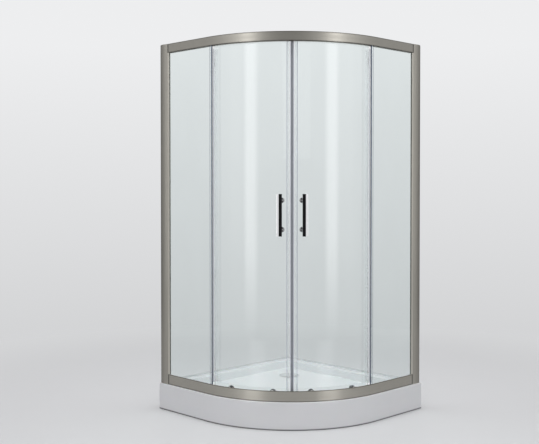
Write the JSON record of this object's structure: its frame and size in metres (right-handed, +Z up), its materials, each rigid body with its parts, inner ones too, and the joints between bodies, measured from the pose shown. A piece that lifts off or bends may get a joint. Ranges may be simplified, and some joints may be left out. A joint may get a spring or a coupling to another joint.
{
  "type": "quadrant shower enclosure",
  "caption": "Quadrant shower enclosure: low curved-front tray, curved rails, flat fixed panes and curved glass doors that roll apart, with bar handles and magnetic seals.",
  "frame": {"origin": "on the floor, at the centre of the square footprint", "axes": "+Z up; the two room walls lie at X = -0.5 m and Y = +0.5 m; the curved front faces +X and -Y"},
  "size_m": [1, 1, 1.958],
  "materials": {
    "tray_acrylic": "white glossy acrylic",
    "board": "raw board",
    "painted_steel": "grey powder coat",
    "foot_plastic": "black moulded plastic",
    "zinc_steel": "zinc plated",
    "chrome_trim": "polished chrome",
    "seal_rubber": "black rubber",
    "pipe_plastic": "white pipe plastic",
    "satin_nickel": "satin brushed nickel anodised",
    "jamb_metal": "satin anodised",
    "block_plastic": "moulded plastic",
    "stop_rubber": "black rubber",
    "pane_glass": "clear toughened glass",
    "door_glass": "clear toughened curved glass",
    "gasket_rubber": "dark grey rubber",
    "clear_seal": "clear flexible plastic",
    "magnet_dark": "dark magnetic strip",
    "handle_chrome": "polished chrome",
    "handle_black": "glossy black",
    "roller_metal": "dark nickel",
    "roller_cap": "dark glossy plastic",
    "wheel_nylon": "white nylon"
  },
  "bodies": {
    "frame": {"bottom_rail": "satin_nickel", "channel_caps": "satin_nickel", "door_stops": "stop_rubber", "jamb_screws": "zinc_steel", "left_fixed_pane": "pane_glass", "left_glazing_gaskets": "gasket_rubber", "left_jamb": "jamb_metal", "left_strike_seal": "clear_seal", "left_wall_channel": "satin_nickel", "rail_end_blocks": "block_plastic", "rail_screws": "zinc_steel", "right_fixed_pane": "pane_glass", "right_glazing_gaskets": "gasket_rubber", "right_jamb": "jamb_metal", "right_strike_seal": "clear_seal", "right_wall_channel": "satin_nickel", "top_rail": "satin_nickel", "tray_foot_nuts": "zinc_steel", "tray_foot_pads": "foot_plastic", "tray_foot_rods": "zinc_steel", "tray_shell": "tray_acrylic", "tray_support_bars": "painted_steel", "tray_support_board": "board", "waste_body": "pipe_plastic", "waste_cover": "chrome_trim", "waste_flange": "chrome_trim", "waste_outlet": "pipe_plastic", "waste_seal": "seal_rubber"},
    "left_door": {"left_door_glass": "door_glass", "left_drip_seal": "clear_seal", "left_handle_bar": "handle_chrome", "left_handle_insert": "handle_black", "left_handle_knobs": "handle_chrome", "left_handle_posts": "handle_chrome", "left_hook_seal": "clear_seal", "left_magnet_seal": "clear_seal", "left_magnet_strip": "magnet_dark", "left_roller_axles": "roller_metal", "left_roller_caps": "roller_cap"},
    "left_bottom_inner_wheel": {"left_bottom_inner_wheel": "wheel_nylon"},
    "left_bottom_outer_wheel": {"left_bottom_outer_wheel": "wheel_nylon"},
    "left_top_inner_wheel": {"left_top_inner_wheel": "wheel_nylon"},
    "left_top_outer_wheel": {"left_top_outer_wheel": "wheel_nylon"},
    "right_door": {"right_door_glass": "door_glass", "right_drip_seal": "clear_seal", "right_handle_bar": "handle_chrome", "right_handle_insert": "handle_black", "right_handle_knobs": "handle_chrome", "right_handle_posts": "handle_chrome", "right_hook_seal": "clear_seal", "right_magnet_seal": "clear_seal", "right_magnet_strip": "magnet_dark", "right_roller_axles": "roller_metal", "right_roller_caps": "roller_cap"},
    "right_bottom_inner_wheel": {"right_bottom_inner_wheel": "wheel_nylon"},
    "right_bottom_outer_wheel": {"right_bottom_outer_wheel": "wheel_nylon"},
    "right_top_inner_wheel": {"right_top_inner_wheel": "wheel_nylon"},
    "right_top_outer_wheel": {"right_top_outer_wheel": "wheel_nylon"}
  },
  "joints": [
    {"name": "left_door_run", "type": "hinge", "parent": "frame", "child": "left_door", "pos_m": [-0.1307, 0.158, 1.05], "axis": [0, 0, -1], "range_deg": [0, 20.07]},
    {"name": "left_bottom_inner_wheel_spin", "type": "hinge", "parent": "left_door", "child": "left_bottom_inner_wheel", "pos_m": [0.2233, -0.36103, 0.1815], "axis": [0.5793, -0.8151, 0], "continuous": true},
    {"name": "left_bottom_outer_wheel_spin", "type": "hinge", "parent": "left_door", "child": "left_bottom_outer_wheel", "pos_m": [0.00941, -0.4556, 0.1815], "axis": [0.213, -0.977, 0], "continuous": true},
    {"name": "left_top_inner_wheel_spin", "type": "hinge", "parent": "left_door", "child": "left_top_inner_wheel", "pos_m": [0.2233, -0.36103, 1.923], "axis": [0.5793, -0.8151, 0], "continuous": true},
    {"name": "left_top_outer_wheel_spin", "type": "hinge", "parent": "left_door", "child": "left_top_outer_wheel", "pos_m": [0.00941, -0.4556, 1.923], "axis": [0.213, -0.977, 0], "continuous": true},
    {"name": "right_door_run", "type": "hinge", "parent": "frame", "child": "right_door", "pos_m": [-0.158, 0.1307, 1.05], "axis": [0, 0, 1], "range_deg": [0, 20.07]},
    {"name": "right_bottom_inner_wheel_spin", "type": "hinge", "parent": "right_door", "child": "right_bottom_inner_wheel", "pos_m": [0.36103, -0.2233, 0.1815], "axis": [-0.8151, 0.5793, 0], "continuous": true},
    {"name": "right_bottom_outer_wheel_spin", "type": "hinge", "parent": "right_door", "child": "right_bottom_outer_wheel", "pos_m": [0.4556, -0.00941, 0.1815], "axis": [-0.977, 0.213, 0], "continuous": true},
    {"name": "right_top_inner_wheel_spin", "type": "hinge", "parent": "right_door", "child": "right_top_inner_wheel", "pos_m": [0.36103, -0.2233, 1.923], "axis": [-0.8151, 0.5793, 0], "continuous": true},
    {"name": "right_top_outer_wheel_spin", "type": "hinge", "parent": "right_door", "child": "right_top_outer_wheel", "pos_m": [0.4556, -0.00941, 1.923], "axis": [-0.977, 0.213, 0], "continuous": true}
  ],
  "couplings": [
    {"joint": "left_bottom_inner_wheel_spin", "follows": "left_door_run", "ratio": 66.133},
    {"joint": "left_bottom_outer_wheel_spin", "follows": "left_door_run", "ratio": 66.251},
    {"joint": "left_top_inner_wheel_spin", "follows": "left_door_run", "ratio": 66.133},
    {"joint": "left_top_outer_wheel_spin", "follows": "left_door_run", "ratio": 66.251},
    {"joint": "right_bottom_inner_wheel_spin", "follows": "right_door_run", "ratio": 66.133},
    {"joint": "right_bottom_outer_wheel_spin", "follows": "right_door_run", "ratio": 66.251},
    {"joint": "right_top_inner_wheel_spin", "follows": "right_door_run", "ratio": 66.133},
    {"joint": "right_top_outer_wheel_spin", "follows": "right_door_run", "ratio": 66.251}
  ]
}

## [Task brief]
Copy each line containing the word "bodies" from the data.

## [Response]
Write the JSON record of this object's structure: its frame and size in metres (right-handed, +Z up), its materials, each rigid body with its parts, inner ones too, and the joints between bodies, measured from the pose shown. A piece that lifts off or bends may get a joint. Ranges may be simplified, and some joints may be left out. A joint may get a spring or a coupling to another joint.
  "bodies": {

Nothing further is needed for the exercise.